Hi Rawb - Do Orthodox mix when dating/marrying? (For example, Greek and Lebanese).
Oh yeah, that’s not a big deal at all (except maybe for some staunch immigrant babushki). I know a Greek priest who has told his kids “I don’t care if they’re Greek, but they better be Orthodox.”
In Orthodoxy one is not a “Greek Orthodox” or “Russian Orthodox” officially. In colloquial terms someone may call themselves such, but it has no ecclesiastical meaning. Thus a person can attend a Russian Orthodox parish one week, a Greek the next, a Serbian the next and round off the month with an Antiochian, receiving Communion in them all and just letting the priest know beforehand that he’s Orthodox. This would be discouraged, of course, because it doesn’t allow the proper development of relationships so necessary for good Orthodoxy.
So marriage between a Greek and a Russian wouldn’t be considered ‘intermarriage.’ Both are Orthodox, it’s One Church - The Orthodox Church.
How many Orthodox live in the U.S. and does that include all of the different groups?
Um…tough to answer. When compiling the census data a lot of people combine Eastern and Oriental Orthodox, and those are two different Churches. So how many there are total…I honestly don’t know. We’re clustered in some areas - San Francisco has a lot, as does Nevada, some upper midwest and Texas. We’re not huge though, I know that.
Which part is difficult? Is it the many fasts and customs?
Imagine you marry an Orthodox (girl? Sorry I didn’t check your gender). So imagine you marry an Orthodox girl. Devout Orthodox. The wedding has to take place in her Orthodox parish. The best man or maid of honor (preferably the best man) has to be Orthodox. Your children have to be raised Orthodox. They’ll be baptized Orthodox, Chrismated Orthodox, and only receive Holy Communion in Orthodoxy. Their Godparents will be Orthodox only. Wouldn’t you feel your church is brushed aside?
Your wife will only attend the Divine Liturgy at her Orthodox parish, where you can’t receive Communion. She complains your church is too legalistic, and finds ample support from her priest and parish community. She may disdain statues and have one wall of your home covered in Icons. You don’t know she’s secretly annoyed that you don’t lead the family chanting in Evening prayer every night. You can probably live with not eating meat or dairy every Wednesday and Friday.
It gets better. Great Lent arrives. You’re surprised to find one Monday morning that all the meat, dairy, red wine, oil, eggs, and fish have disappeared from your home. You discover just how many ways there are to eat lentils, and when Sunday comes around you discover nope - no break, we fast on Sunday too (if you’re lucky you can have oil!). On Wednesday you come home from work to find her bundling the up the kids for Church. You hadn’t heard about Pre-Sanctified Liturgies before. Liturgies on Sunday are suddenly longer and people are getting down on their hands and knees “like Muslims.” Exhausted one night you reach over to embrace your wife in bed and get rebuffed - no sexual relations for all of Great Lent, or any of the fasting periods or the night before Church? On many years your Easter will be ignored by your wife as she’s still in Great Lent, and come Holy Week your family will be trucked down to the temple for upwards of 13 services, all lasting hours.

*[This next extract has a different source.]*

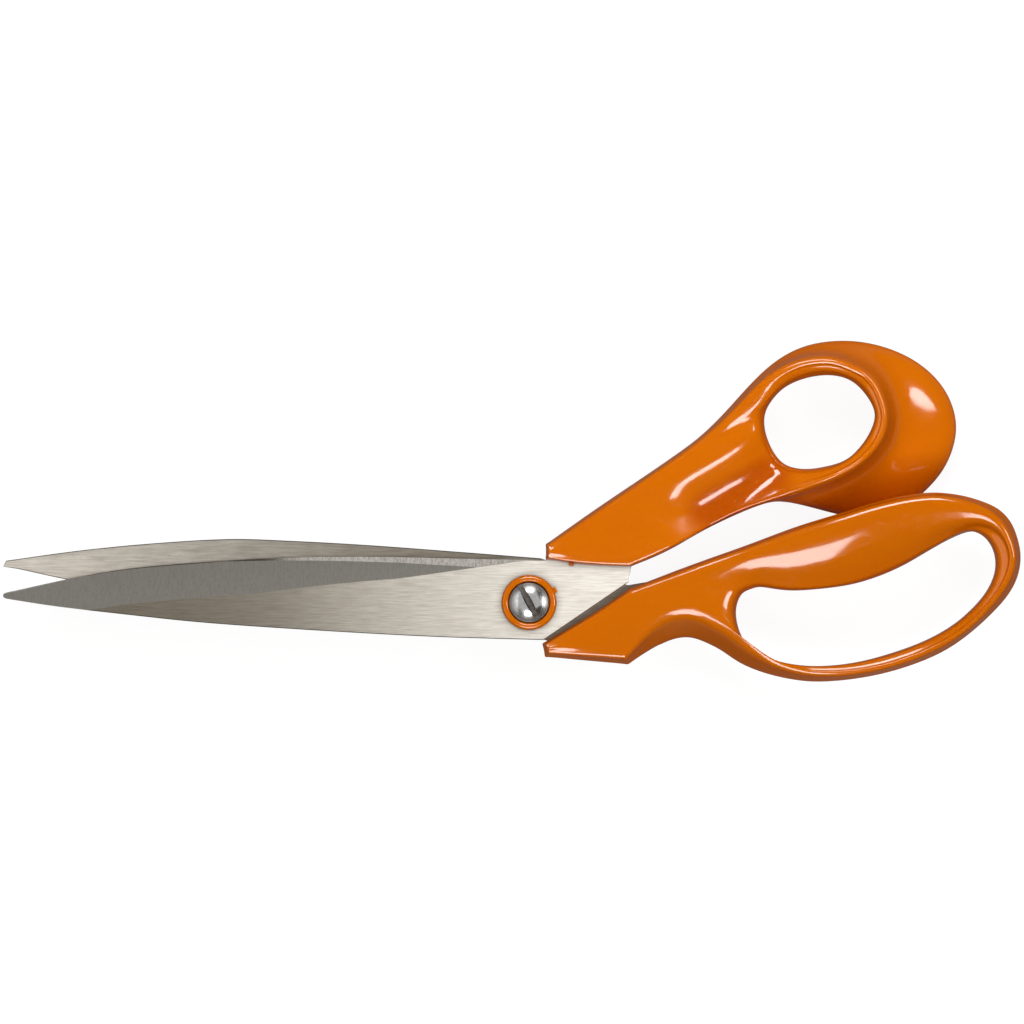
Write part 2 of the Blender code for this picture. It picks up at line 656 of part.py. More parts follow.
def handle(name, shape, level):
    """A smooth closed handle whose surface runs through the outlines."""
    points, faces, firm = handle_cage(shape)
    mesh = bpy.data.meshes.new(name)
    mesh.from_pydata((points * MM).tolist(), [], faces)
    bm = bmesh.new()
    bm.from_mesh(mesh)
    bm.verts.ensure_lookup_table()
    bmesh.ops.recalc_face_normals(bm, faces=bm.faces)
    bm.normal_update()
    normals = np.array([v.normal for v in bm.verts])
    places = points.copy()
    for _ in range(3):
        short = np.sum((points - smoothed(bm, places)) * normals, axis=1)
        places += normals * (short * firm)[:, None]
    for v in bm.verts:
        v.co = places[v.index] * MM
    bm.to_mesh(mesh)
    bm.free()
    mesh.shade_smooth()
    made = add_object(name, mesh, plastic())
    smoothing = made.modifiers.new("smoothing", "SUBSURF")
    smoothing.levels = smoothing.render_levels = level
    return made


# ---- Pivot ----
def pivot_screw():
    """Domed slotted screw whose threaded end passes through the back blade."""
    seat = BLADE_OUT + 0.9
    rim = seat + 0.9
    dome_r = 12.0
    dome_edge = SCREW_HEAD_R - 0.3
    dome_low = rim + 0.25 - math.sqrt(dome_r**2 - dome_edge**2)
    dome = [(r, dome_low + math.sqrt(dome_r**2 - r**2)) for r in np.linspace(dome_edge, 0.4, 7)]
    shoulder = -BLADE_IN + 0.2
    profile = [(0.0, SCREW_END), (SCREW_THREAD_R - 0.5, SCREW_END), (SCREW_THREAD_R, SCREW_END + 0.5)]
    profile += [(SCREW_THREAD_R, shoulder), (SCREW_SHANK_R, shoulder + 0.2), (SCREW_SHANK_R, seat)]
    profile += [(SCREW_HEAD_R, seat), (SCREW_HEAD_R, rim)] + dome + [(0.0, dome[-1][1])]
    mesh = mesh_from("pivot_screw", lambda bm: turned(bm, profile))
    made = add_object("pivot_screw", mesh, screw_steel())
    top = dome[-1][1]
    size = (4 * SCREW_HEAD_R, SCREW_SLOT_WIDTH, 2 * SCREW_SLOT_DEPTH)
    slot = mesh_from("screw_slot", lambda bm: box(bm, size, (0, 0, top), SCREW_SLOT_ANGLE))
    boolean(made, add_object("screw_slot", slot), "DIFFERENCE")
    shade_smooth(made, 30)
    return made


def pivot_bush():
    """Flanged plastic bush: it lines the front blade's hole and rings the screw head."""
    floor = BLADE_OUT + PART_GAP
    top = floor + FLANGE_HEIGHT
    seat = BLADE_OUT + 0.9 - PART_GAP
    bore = SCREW_SHANK_R + PART_GAP
    head_room = SCREW_HEAD_R + 0.2
    rounding = 0.75
    outer = arc((FLANGE_R - rounding, top - rounding), rounding, 0, 90, 4)
    inner = arc((head_room + 0.5, top - 0.5), 0.5, 90, 180, 3)
    profile = [(bore, BLADE_IN + 0.2), (SLEEVE_R, BLADE_IN + 0.2), (SLEEVE_R, floor), (FLANGE_R, floor)]
    profile += outer + inner + [(head_room, seat), (bore, seat)]
    mesh = mesh_from("pivot_bush", lambda bm: turned(bm, profile))
    made = add_object("pivot_bush", mesh, plastic())
    key_turn = math.radians(26)
    place = ((FLANGE_R + 0.1) * math.cos(key_turn), (FLANGE_R + 0.1) * math.sin(key_turn), floor + 0.45)
    key = mesh_from("bush_key", lambda bm: box(bm, (1.2, 1.5, 0.9), place, key_turn))
    boolean(made, add_object("bush_key", key), "UNION")
    shade_smooth(made, 35)
    return made


def spring_washer():
    """Dished steel washer that keeps the blades pressed together."""
    top = -(BLADE_OUT + PART_GAP)
    dish = 0.25
    inner, outer = SCREW_THREAD_R + 0.3, 5.6
    low = top - WASHER_THICKNESS
    profile = [(inner, low), (outer, low + dish), (outer, top), (inner, top - dish)]
    mesh = mesh_from("spring_washer", lambda bm: turned(bm, profile))
    made = add_object("spring_washer", mesh, screw_steel())
    shade_smooth(made, 30)
    return made


def lock_nut():
    """Thin hexagonal nut with chamfered corners."""
    top = -(BLADE_OUT + WASHER_THICKNESS + 2 * PART_GAP)
    corner = NUT_ACROSS_FLATS / math.sqrt(3)
    bore = SCREW_THREAD_R + PART_GAP
    made_mesh = mesh_from("lock_nut", lambda bm: rod(bm, corner, top - NUT_HEIGHT, top, sides=6))
    made = add_object("lock_nut", made_mesh, screw_steel())
    low = top - NUT_HEIGHT
    flat = NUT_ACROSS_FLATS / 2
    chamfer = [(flat - 0.1, low - 0.1), (corner + 1, low - 0.1), (corner + 1, low + 0.75)]
    cut = mesh_from("nut_chamfer", lambda bm: turned(bm, chamfer))
    boolean(made, add_object("nut_chamfer", cut), "DIFFERENCE")
    hole = mesh_from("nut_bore", lambda bm: rod(bm, bore, low - 1, top + 1))
    boolean(made, add_object("nut_bore", hole), "DIFFERENCE")
    return made


def shears():
    for old in list(bpy.data.objects):
        bpy.data.objects.remove(old)
    pivot_empty()
    front_outline = blade_outline(FRONT_SPINE, FRONT_TIP, FRONT_EDGE, FRONT_TANG)
    back_outline = blade_outline(BACK_SPINE, BACK_TIP, BACK_EDGE, BACK_TANG)
    blade("front_blade", front_outline, FRONT_EDGE, 1, SLEEVE_R + PART_GAP, FRONT_ANCHORS)
    blade("back_blade", back_outline, BACK_TIP + BACK_EDGE, -1, SCREW_THREAD_R + PART_GAP, BACK_ANCHORS)
    thumb = handle("thumb_handle", THUMB, 1)
    boolean(thumb, tang_cavity("thumb_cavity", front_outline, 1, FRONT_ANCHORS), "DIFFERENCE")
    relief = mesh_from("swing_relief", lambda bm: box(bm, SWING_RELIEF_SIZE, SWING_RELIEF_AT))
    boolean(thumb, add_object("swing_relief", relief), "DIFFERENCE")
    nub = mesh_from("moulding_nub", lambda bm: box(bm, NUB_SIZE, NUB_AT, NUB_TURN))
    boolean(thumb, add_object("moulding_nub", nub), "UNION")
    finger = handle("finger_handle", FINGER, 1)
    boolean(finger, tang_cavity("finger_cavity", back_outline, -1, BACK_ANCHORS), "DIFFERENCE")
    pivot_screw()
    pivot_bush()
    spring_washer()
    lock_nut()


shears()
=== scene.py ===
"""Looks of the fabric shears: fine meshes, materials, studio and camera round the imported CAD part.

Shapes are worked out in millimetres, with heights counted from the plane where the two blades meet, and
each finished mesh is scaled to metres and lifted to the frame's heights.
"""

from math import cos, pi, radians, sin, sqrt, tan, tau

import bmesh
import bpy
import numpy as np
from mathutils import Matrix, Vector
from numpy.linalg import norm


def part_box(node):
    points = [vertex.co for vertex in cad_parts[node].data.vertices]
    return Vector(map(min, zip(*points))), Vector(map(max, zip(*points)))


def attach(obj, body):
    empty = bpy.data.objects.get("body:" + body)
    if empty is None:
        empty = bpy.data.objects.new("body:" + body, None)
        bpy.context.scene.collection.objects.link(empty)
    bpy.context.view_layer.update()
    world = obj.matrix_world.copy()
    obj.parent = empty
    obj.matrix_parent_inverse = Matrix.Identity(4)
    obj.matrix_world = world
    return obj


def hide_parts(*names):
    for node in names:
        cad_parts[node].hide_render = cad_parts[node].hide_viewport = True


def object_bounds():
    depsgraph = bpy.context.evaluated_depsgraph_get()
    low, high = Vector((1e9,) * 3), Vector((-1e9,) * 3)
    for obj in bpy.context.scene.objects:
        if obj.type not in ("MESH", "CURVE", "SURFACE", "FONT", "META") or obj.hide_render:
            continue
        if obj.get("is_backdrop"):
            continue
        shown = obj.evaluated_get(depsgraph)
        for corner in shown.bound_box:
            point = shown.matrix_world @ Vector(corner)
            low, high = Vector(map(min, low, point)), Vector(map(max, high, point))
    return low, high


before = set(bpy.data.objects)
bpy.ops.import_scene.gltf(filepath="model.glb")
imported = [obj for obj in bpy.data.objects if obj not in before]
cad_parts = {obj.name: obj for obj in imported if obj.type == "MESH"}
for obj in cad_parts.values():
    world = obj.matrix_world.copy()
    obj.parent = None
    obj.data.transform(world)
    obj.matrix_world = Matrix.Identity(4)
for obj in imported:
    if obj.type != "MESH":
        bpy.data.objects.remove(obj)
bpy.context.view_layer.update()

MM = 0.001

# ---- Sizes shared with the CAD part ----
BLADE_THICKNESS = 2.8
BLADE_GAP = 0.3  # running gap between the two blades
EDGE_LAND = 0.2  # steel left at the cutting edge
BLADE_IN = BLADE_GAP / 2  # distance of each blade's inner face from the middle plane
BLADE_OUT = BLADE_IN + BLADE_THICKNESS
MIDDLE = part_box("front_blade")[0].z / MM - BLADE_IN  # height of the plane where the blades meet

HEAD_R = 5.35
SHANK_R = 3.15
THREAD_R = 2.85
SLOT_WIDTH = 1.4
SLOT_DEPTH = 1.5
SLOT_ANGLE = radians(-62)
SLEEVE_R = 4.3
FLANGE_R = 7.3
FLANGE_HEIGHT = 2.0
NUT_ACROSS_FLATS = 9.0
NUT_HEIGHT = 2.4
WASHER_THICKNESS = 0.8
PART_GAP = 0.1
SCREW_END = -(BLADE_OUT + WASHER_THICKNESS + NUT_HEIGHT + 0.8)

# ---- Fineness of the visible meshes ----
HANDLE_LEVEL = 3  # subdivisions of a handle's cage
TANG_GAP = 0.06  # visible seam between steel and plastic
EDGE_BREAK = 0.07  # chamfer on a blade's square edges
BLADE_STEPS = 10  # points along each span of a blade outline
SPLINE_STEPS = 16  # points along each span of a handle outline
ROUND_SIDES = 160  # sides of a turned piece


# ---- Meshes and Booleans ----
def add_object(name, data, finish=None):
    """Links a mesh, lamp or camera as a named object; a mesh with no finish is only a cutter."""
    made = bpy.data.objects.new(name, data)
    bpy.context.scene.collection.objects.link(made)
    if finish is not None:
        data.materials.append(finish)
    return made


def solid(name, build, *sizes, finish=None):
    """An object filled by build(bm, *sizes), with its faces turned outwards."""
    bm = bmesh.new()
    build(bm, *sizes)
    bmesh.ops.recalc_face_normals(bm, faces=bm.faces)
    mesh = bpy.data.meshes.new(name)
    bm.to_mesh(mesh)
    bm.free()
    return add_object(name, mesh, finish)


def boolean(target, tool, operation="DIFFERENCE"):
    modifier = target.modifiers.new(f"{operation.lower()}_{tool.name}", "BOOLEAN")
    modifier.operation = operation
    modifier.solver = "EXACT"
    modifier.object = tool


def baked(made):
    """Applies an object's modifiers to a new mesh of its own."""
    bpy.context.view_layer.update()
    deps = bpy.context.evaluated_depsgraph_get()
    mesh = bpy.data.meshes.new_from_object(made.evaluated_get(deps))
    made.modifiers.clear()
    made.data = mesh
    return mesh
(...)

And that’s just touching on it. Your kids don’t spend time learning the Hail Mary because they don’t know anybody who prays it - they know “It is truly meet and right…” and only call her “Theotokos.” The Sacred Heart is forbidden in your own home. Your wife wears her wedding ring on her right hand. Your family doesn’t pray the rosary together. They don’t go to Mass together. Your kids never have a “First Communion” or Confirmation day. Your wife drinks holy water. No Advent Wreath, no May Crowning, no Fatima or Lourdes for your kids. You get to Epiphany to discover it’s called Theophany and is all about Christ’s baptism, not the Magi. The pope is looked at as suspicious, heretical, and dangerous by your wife and her friends.
Now I was trying to be kind of funny here, and some of those would only be true for a very devout Orthodox woman (the kind who probably wouldn’t marry outside The Faith anyway) but it just highlights differences, and honestly, a lot of those differences are going to come up. There’s not that far of a difference between our ‘hugely devout’ and our ‘regular attendees’ when it comes to expectations about The Church. Where to go to church, which church the kids are baptized in, how Feasts are celebrated, attitudes towards the prayers of the other church, etc etc.
Honestly, your home should be the one place in your life where you faith isn’t challenged. Don’t borrow problems by marrying someone outside your church.